OBJECTIVE:
Beginning with the line that contains "the sandal's box." and ending with the line that contains "bpy.context.scene.collection.objects.link(rigid_bodies[body])", reproduce each line exactly; include both and add nothing.
━━━ DATASET EXTRACT
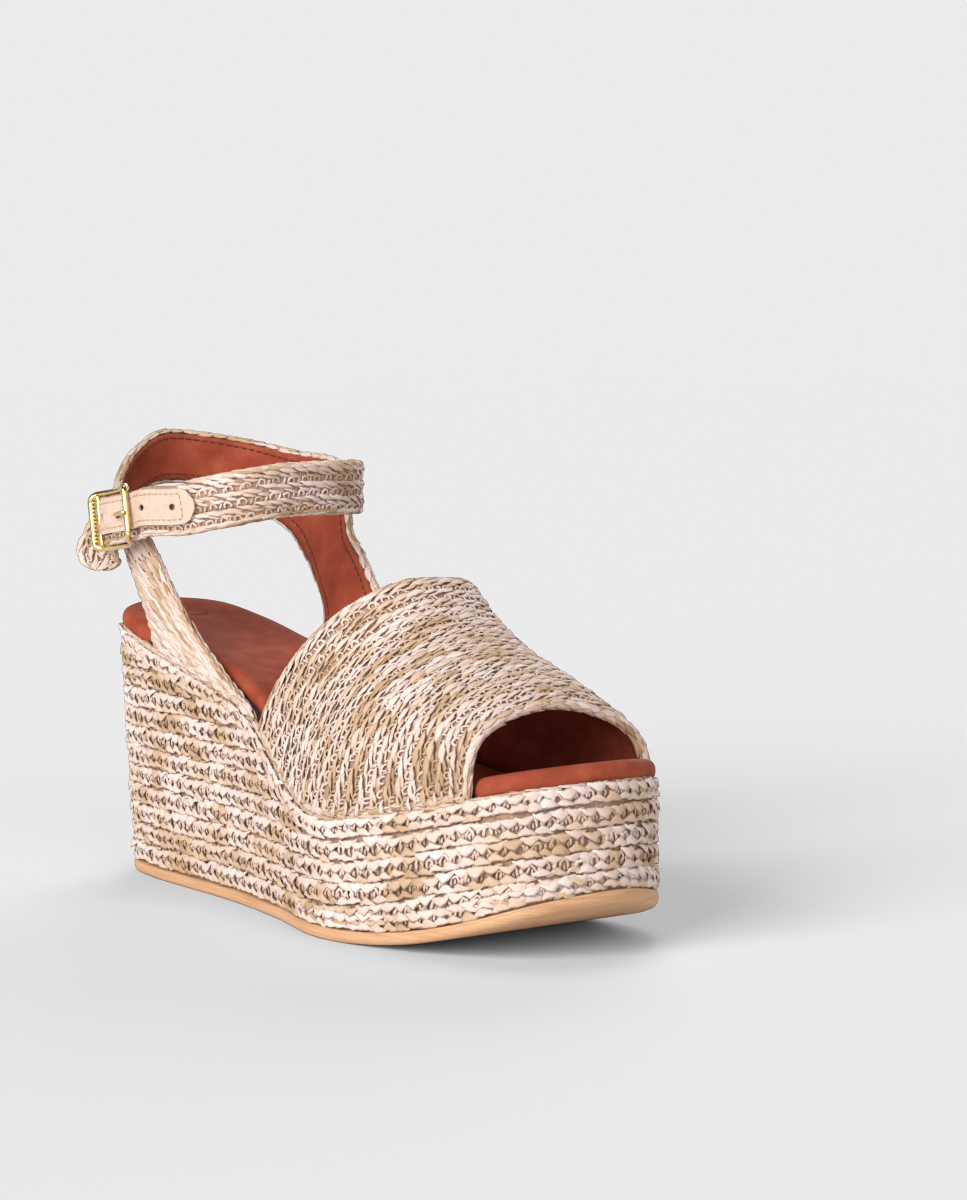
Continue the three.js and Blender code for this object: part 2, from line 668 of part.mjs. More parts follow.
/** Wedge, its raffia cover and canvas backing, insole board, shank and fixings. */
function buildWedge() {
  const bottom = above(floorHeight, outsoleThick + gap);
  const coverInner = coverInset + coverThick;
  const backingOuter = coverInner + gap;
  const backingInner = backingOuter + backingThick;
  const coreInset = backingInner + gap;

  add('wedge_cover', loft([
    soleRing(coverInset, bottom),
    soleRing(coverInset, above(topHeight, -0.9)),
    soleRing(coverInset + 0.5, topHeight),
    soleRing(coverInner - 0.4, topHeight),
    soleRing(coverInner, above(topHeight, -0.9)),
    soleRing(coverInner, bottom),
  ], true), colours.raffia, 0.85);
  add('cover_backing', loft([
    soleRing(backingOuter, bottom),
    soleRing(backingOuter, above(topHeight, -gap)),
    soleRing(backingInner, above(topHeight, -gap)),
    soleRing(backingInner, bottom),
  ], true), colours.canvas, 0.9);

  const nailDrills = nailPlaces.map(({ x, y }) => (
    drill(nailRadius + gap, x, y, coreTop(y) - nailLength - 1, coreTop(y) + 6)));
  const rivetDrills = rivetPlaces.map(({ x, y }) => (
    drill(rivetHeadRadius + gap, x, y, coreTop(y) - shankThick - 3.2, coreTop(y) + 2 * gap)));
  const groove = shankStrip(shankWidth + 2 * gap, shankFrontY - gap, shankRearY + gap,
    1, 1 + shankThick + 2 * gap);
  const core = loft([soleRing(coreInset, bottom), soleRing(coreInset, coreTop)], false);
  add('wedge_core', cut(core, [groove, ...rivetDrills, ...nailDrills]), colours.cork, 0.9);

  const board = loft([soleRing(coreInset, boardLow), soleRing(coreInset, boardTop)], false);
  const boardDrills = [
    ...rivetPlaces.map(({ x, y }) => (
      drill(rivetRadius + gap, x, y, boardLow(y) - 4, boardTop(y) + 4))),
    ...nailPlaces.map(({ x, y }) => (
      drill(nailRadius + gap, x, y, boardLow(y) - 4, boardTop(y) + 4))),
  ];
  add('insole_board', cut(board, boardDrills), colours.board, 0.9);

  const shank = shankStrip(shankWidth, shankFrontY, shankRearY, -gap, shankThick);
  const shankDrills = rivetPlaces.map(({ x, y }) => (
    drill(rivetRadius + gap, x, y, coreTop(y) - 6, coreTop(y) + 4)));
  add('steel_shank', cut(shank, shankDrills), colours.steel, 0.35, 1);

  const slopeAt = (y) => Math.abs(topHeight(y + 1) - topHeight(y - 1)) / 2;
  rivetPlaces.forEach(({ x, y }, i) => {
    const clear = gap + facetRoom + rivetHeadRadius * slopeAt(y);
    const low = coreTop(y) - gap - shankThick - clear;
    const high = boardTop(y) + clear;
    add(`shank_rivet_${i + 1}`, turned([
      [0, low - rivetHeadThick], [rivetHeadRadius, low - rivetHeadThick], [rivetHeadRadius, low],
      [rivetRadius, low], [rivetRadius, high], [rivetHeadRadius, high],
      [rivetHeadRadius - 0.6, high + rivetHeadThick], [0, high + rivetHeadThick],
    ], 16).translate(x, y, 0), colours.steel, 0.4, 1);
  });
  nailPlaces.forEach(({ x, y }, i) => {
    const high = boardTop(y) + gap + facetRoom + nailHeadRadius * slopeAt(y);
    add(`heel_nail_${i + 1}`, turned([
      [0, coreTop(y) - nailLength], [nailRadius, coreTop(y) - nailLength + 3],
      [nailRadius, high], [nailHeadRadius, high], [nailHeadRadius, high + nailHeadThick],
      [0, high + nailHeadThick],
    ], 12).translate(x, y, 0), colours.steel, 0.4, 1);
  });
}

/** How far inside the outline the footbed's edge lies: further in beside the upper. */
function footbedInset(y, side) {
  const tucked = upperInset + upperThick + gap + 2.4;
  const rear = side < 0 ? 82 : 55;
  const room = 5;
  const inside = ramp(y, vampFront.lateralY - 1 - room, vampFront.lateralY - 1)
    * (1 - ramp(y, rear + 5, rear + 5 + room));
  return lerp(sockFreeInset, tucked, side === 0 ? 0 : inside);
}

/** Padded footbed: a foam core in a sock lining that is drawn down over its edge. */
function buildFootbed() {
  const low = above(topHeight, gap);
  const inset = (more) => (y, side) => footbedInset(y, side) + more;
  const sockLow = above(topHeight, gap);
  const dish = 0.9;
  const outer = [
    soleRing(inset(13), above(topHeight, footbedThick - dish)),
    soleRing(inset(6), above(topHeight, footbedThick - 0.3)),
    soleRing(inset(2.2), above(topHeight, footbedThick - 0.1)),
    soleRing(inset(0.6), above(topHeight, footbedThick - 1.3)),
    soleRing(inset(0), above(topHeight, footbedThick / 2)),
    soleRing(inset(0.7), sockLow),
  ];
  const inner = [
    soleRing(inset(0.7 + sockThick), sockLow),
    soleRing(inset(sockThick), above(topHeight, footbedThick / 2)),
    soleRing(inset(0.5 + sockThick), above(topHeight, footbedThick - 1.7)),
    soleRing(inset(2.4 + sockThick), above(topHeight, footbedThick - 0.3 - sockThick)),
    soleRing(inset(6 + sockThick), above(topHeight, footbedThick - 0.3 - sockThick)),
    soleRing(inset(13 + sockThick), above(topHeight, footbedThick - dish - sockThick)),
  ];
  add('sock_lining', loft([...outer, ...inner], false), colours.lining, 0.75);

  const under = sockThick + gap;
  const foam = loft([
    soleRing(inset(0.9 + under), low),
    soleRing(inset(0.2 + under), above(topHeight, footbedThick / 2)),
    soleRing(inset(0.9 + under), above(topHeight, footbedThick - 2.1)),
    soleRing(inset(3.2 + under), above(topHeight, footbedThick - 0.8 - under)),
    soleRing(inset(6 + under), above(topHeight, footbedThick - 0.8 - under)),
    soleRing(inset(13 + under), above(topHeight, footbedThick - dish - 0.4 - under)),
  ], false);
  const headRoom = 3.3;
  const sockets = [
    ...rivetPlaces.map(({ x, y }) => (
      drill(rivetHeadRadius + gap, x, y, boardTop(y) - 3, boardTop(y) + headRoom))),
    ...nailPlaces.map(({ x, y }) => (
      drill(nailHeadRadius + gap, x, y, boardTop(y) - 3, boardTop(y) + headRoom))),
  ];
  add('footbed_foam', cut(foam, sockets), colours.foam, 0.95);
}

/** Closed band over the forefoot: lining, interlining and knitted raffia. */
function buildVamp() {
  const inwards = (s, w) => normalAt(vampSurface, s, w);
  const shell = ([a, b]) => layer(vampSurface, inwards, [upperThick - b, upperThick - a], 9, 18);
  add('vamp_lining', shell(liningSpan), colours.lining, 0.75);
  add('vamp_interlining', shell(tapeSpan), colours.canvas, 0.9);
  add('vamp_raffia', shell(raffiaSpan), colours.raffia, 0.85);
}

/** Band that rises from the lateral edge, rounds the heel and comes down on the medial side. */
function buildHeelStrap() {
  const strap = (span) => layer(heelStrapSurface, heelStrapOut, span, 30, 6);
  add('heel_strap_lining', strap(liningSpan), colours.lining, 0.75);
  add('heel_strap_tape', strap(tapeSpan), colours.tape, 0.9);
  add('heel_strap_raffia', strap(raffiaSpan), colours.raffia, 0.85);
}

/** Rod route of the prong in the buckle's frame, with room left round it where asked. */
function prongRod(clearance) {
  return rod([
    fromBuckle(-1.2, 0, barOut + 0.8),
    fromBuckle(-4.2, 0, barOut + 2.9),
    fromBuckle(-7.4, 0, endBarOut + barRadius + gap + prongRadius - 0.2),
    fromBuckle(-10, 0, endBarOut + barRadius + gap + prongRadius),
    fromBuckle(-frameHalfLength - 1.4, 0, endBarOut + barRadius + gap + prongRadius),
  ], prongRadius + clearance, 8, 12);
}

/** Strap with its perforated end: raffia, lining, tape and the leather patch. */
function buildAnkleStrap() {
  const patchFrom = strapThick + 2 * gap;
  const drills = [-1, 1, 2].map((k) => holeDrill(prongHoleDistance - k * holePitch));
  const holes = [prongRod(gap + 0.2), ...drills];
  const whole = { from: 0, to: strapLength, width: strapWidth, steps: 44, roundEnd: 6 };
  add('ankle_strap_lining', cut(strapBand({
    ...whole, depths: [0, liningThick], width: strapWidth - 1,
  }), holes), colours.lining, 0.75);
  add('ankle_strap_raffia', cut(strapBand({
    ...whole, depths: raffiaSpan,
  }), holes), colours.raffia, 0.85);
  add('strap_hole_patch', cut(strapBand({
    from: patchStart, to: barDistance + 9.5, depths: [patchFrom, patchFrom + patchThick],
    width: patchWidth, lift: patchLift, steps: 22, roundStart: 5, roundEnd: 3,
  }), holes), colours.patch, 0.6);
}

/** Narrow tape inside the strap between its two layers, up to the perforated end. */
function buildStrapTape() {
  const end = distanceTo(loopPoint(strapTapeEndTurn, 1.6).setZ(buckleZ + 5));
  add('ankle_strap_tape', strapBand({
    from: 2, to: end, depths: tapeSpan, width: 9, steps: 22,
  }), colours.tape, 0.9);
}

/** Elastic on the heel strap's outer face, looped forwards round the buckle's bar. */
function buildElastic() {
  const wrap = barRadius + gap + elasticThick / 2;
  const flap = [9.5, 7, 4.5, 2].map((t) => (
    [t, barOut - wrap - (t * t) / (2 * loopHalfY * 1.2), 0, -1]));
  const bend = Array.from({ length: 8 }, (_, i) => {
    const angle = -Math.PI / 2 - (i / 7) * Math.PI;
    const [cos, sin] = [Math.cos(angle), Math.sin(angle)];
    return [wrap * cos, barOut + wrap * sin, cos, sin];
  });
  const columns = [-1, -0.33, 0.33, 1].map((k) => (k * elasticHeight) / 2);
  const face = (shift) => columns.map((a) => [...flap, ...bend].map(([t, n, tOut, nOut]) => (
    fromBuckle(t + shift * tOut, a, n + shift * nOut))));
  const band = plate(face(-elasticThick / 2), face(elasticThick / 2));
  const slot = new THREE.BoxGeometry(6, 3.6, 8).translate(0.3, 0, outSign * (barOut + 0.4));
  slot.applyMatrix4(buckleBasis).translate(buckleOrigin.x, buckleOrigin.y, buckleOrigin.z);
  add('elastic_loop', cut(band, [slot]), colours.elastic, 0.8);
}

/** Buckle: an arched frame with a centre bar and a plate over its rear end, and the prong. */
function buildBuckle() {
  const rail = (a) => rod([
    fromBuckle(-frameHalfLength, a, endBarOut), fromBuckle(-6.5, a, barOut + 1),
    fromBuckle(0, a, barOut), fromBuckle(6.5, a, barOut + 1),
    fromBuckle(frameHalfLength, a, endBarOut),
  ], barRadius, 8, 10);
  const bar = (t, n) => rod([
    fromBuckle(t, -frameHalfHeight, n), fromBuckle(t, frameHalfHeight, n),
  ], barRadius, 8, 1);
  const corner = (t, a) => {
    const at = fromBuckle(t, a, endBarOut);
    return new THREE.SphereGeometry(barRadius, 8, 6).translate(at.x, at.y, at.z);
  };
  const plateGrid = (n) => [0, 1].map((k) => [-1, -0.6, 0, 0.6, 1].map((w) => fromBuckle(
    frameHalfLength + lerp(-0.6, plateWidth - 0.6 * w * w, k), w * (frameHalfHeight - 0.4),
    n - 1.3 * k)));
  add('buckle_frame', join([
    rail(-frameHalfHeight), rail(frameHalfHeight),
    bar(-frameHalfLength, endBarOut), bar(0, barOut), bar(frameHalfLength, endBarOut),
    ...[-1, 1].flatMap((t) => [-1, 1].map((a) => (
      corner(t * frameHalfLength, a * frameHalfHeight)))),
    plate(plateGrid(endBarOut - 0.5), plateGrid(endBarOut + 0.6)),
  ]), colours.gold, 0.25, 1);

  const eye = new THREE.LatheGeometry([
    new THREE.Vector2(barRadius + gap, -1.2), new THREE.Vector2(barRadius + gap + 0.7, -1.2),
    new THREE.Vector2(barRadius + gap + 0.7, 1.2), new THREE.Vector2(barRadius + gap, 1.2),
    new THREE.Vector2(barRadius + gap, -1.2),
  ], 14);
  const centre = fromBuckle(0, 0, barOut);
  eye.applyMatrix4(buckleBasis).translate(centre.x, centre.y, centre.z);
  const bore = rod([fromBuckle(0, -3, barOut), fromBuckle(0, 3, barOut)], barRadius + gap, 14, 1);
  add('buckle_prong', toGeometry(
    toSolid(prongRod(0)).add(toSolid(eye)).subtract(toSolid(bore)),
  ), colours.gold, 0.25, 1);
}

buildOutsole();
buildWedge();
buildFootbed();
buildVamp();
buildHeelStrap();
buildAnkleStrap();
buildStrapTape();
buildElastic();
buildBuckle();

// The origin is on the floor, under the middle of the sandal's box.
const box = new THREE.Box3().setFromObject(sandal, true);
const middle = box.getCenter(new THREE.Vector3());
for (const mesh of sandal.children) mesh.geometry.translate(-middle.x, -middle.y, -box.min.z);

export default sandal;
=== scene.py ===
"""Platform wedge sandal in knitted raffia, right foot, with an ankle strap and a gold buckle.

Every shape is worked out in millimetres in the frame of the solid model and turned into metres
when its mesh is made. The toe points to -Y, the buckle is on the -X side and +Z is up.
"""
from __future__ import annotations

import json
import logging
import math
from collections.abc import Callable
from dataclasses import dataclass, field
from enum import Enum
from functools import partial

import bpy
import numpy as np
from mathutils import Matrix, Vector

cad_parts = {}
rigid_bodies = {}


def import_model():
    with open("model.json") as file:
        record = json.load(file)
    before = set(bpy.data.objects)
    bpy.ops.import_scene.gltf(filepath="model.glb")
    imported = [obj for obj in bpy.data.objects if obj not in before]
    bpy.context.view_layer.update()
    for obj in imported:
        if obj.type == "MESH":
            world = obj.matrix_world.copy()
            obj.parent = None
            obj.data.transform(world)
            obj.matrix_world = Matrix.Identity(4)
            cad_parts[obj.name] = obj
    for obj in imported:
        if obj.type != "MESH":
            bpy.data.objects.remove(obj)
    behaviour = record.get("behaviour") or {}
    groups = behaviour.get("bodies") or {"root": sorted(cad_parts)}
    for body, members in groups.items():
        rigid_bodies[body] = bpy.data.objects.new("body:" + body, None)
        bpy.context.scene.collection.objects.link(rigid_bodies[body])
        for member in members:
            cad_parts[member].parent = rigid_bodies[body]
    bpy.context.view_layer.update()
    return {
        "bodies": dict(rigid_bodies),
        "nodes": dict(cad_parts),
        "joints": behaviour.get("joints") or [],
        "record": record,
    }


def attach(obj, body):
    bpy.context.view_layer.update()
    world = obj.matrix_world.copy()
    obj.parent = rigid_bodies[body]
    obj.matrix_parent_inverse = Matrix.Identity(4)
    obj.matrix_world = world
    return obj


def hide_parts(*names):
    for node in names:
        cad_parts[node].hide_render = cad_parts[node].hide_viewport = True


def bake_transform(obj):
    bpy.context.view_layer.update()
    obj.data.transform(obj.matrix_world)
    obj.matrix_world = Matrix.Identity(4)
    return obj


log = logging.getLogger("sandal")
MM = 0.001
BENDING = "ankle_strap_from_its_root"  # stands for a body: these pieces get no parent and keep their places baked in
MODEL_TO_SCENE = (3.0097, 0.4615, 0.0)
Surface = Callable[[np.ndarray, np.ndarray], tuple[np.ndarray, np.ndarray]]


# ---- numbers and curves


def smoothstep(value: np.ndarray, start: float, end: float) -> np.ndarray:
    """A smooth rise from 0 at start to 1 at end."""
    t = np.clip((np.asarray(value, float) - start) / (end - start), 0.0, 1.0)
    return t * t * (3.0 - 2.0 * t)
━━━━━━
TASK SOLUTION:
// The origin is on the floor, under the middle of the sandal's box.
const box = new THREE.Box3().setFromObject(sandal, true);
const middle = box.getCenter(new THREE.Vector3());
for (const mesh of sandal.children) mesh.geometry.translate(-middle.x, -middle.y, -box.min.z);

export default sandal;
=== scene.py ===
"""Platform wedge sandal in knitted raffia, right foot, with an ankle strap and a gold buckle.

Every shape is worked out in millimetres in the frame of the solid model and turned into metres
when its mesh is made. The toe points to -Y, the buckle is on the -X side and +Z is up.
"""
from __future__ import annotations

import json
import logging
import math
from collections.abc import Callable
from dataclasses import dataclass, field
from enum import Enum
from functools import partial

import bpy
import numpy as np
from mathutils import Matrix, Vector

cad_parts = {}
rigid_bodies = {}


def import_model():
    with open("model.json") as file:
        record = json.load(file)
    before = set(bpy.data.objects)
    bpy.ops.import_scene.gltf(filepath="model.glb")
    imported = [obj for obj in bpy.data.objects if obj not in before]
    bpy.context.view_layer.update()
    for obj in imported:
        if obj.type == "MESH":
            world = obj.matrix_world.copy()
            obj.parent = None
            obj.data.transform(world)
            obj.matrix_world = Matrix.Identity(4)
            cad_parts[obj.name] = obj
    for obj in imported:
        if obj.type != "MESH":
            bpy.data.objects.remove(obj)
    behaviour = record.get("behaviour") or {}
    groups = behaviour.get("bodies") or {"root": sorted(cad_parts)}
    for body, members in groups.items():
        rigid_bodies[body] = bpy.data.objects.new("body:" + body, None)
        bpy.context.scene.collection.objects.link(rigid_bodies[body])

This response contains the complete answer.